Normally it is unproductive to compare the work of women composers to that of men in an historical sense, because the structure of society at the time was such that it is hard to form a useful opinion about their perceived calibre. However in the case of Ethel, her music was certainly taken seriously and her legacy remains. Michael Hurd, in the New Grove Dictionary of Music, puts it well, in describing her music as representing an important part of the new seriousness of purpose that characterized the renaissance of English music. Whether she would have been able to contribute more had she been male is open to question. We have to bear in mind that Sir Thomas Beecham announced “There are no women composers; there never had been, and there never will be”, yet at the same time Ethel’s work was being played internationally at leading opera houses. Audiences welcomed her music, despite the fact that they had grown wary of pieces by women on the grounds that they could be somewhat diffident in style, and perhaps of a lower standard. This was not likely to be due to any lack of talent, but instead related to the fact that many women had inferior access to the important educational and social networks that they needed in order to develop to an internationally recognized standard. Domestic duties and childbearing also impeded artistic progress. Consequently women were expected to produce inferior work, but when they exceeded expectations, they were applauded just as men were. Any prejudice was therefore much more complicated that we might realise.
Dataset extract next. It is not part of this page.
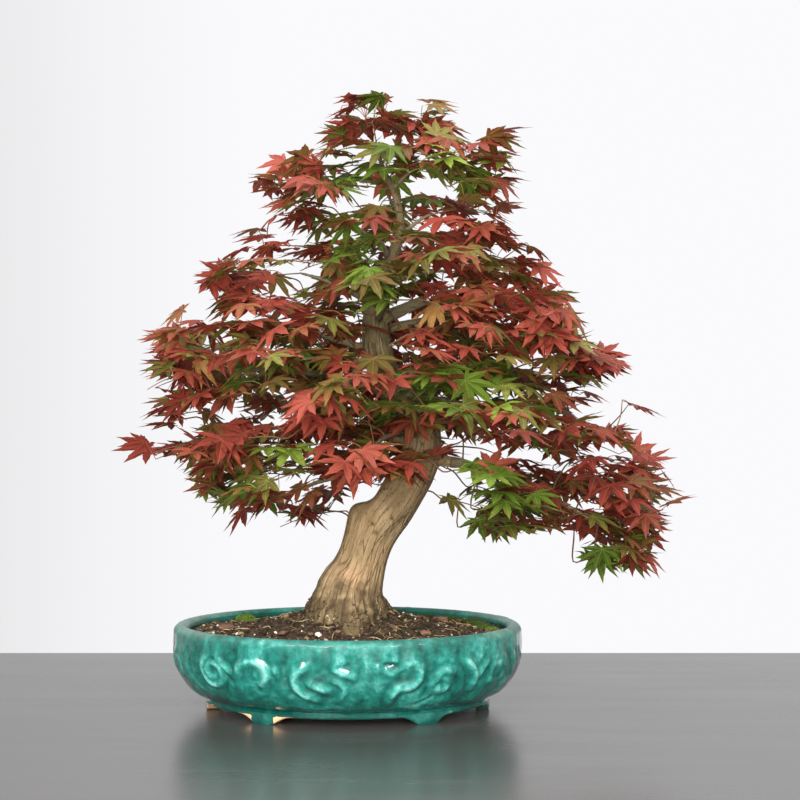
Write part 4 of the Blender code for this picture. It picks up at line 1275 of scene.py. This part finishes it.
GAPS = [
    (-42, 373, 20, 14), (-65, 267, 12, 5), (-130, 245, 26, 8), (71, 448, 18, 12), (88, 192, 14, 24),
    (112, 217, 12, 7), (140, 214, 14, 7), (166, 217, 12, 6), (213, 219, 14, 7), (242, 216, 18, 9),
    (216, 266, 24, 9), (104, 166, 10, 9), (-50, 191, 36, 8), (-78, 168, 24, 4), (-10, 424, 14, 7),
    (130, 420, 16, 7), (286, 192, 12, 8),
]


DEPTH_HEIGHTS = (110, 150, 200, 250, 300, 350, 400, 450, 500, 530)
HALF_DEPTHS = (90, 112, 160, 172, 160, 132, 105, 76, 46, 24)


def depth_at(z):
    """Half the crown's depth at a height."""
    return np.interp(z, DEPTH_HEIGHTS, HALF_DEPTHS)


def in_pads(x, z, pads):
    return any(((x - px) / hw) ** 2 + ((z - pz) / hh) ** 2 < 1 for px, pz, hw, hh in pads)


# %% Twigs at the measured sprays
def core_at(z):
    """The trunk's middle at a height."""
    return np.array([np.interp(z, CORE[:, 2], CORE[:, 0]), np.interp(z, CORE[:, 2], CORE[:, 1]), z])


wood_points = (read_points(wood.data)[::5] - np.array(POT)) / MM
wood_points = wood_points[wood_points[:, 2] > 150]
wood_tree = KDTree(len(wood_points))
for i, p in enumerate(wood_points):
    wood_tree.insert(p, i)
wood_tree.balance()
SPRAYS = sorted(name for name in NODES if name.startswith("spray"))
grow = random.Random(21)
twigs = []  # foot, heading, spray it belongs to
spray_middles = []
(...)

There is an important lesson here regarding funding for the arts (and perhaps academia) moving forward. Unless we allow women time and space to develop as composers in their own right, and on their own terms, they will never be able to compete on the same basis as men. The fact that it will have taken over a century for the Metropolitan Opera to produce another opera by a woman tells us a great deal about how little progress has been made in this regard. We must, therefore, continue to urge women to March! March!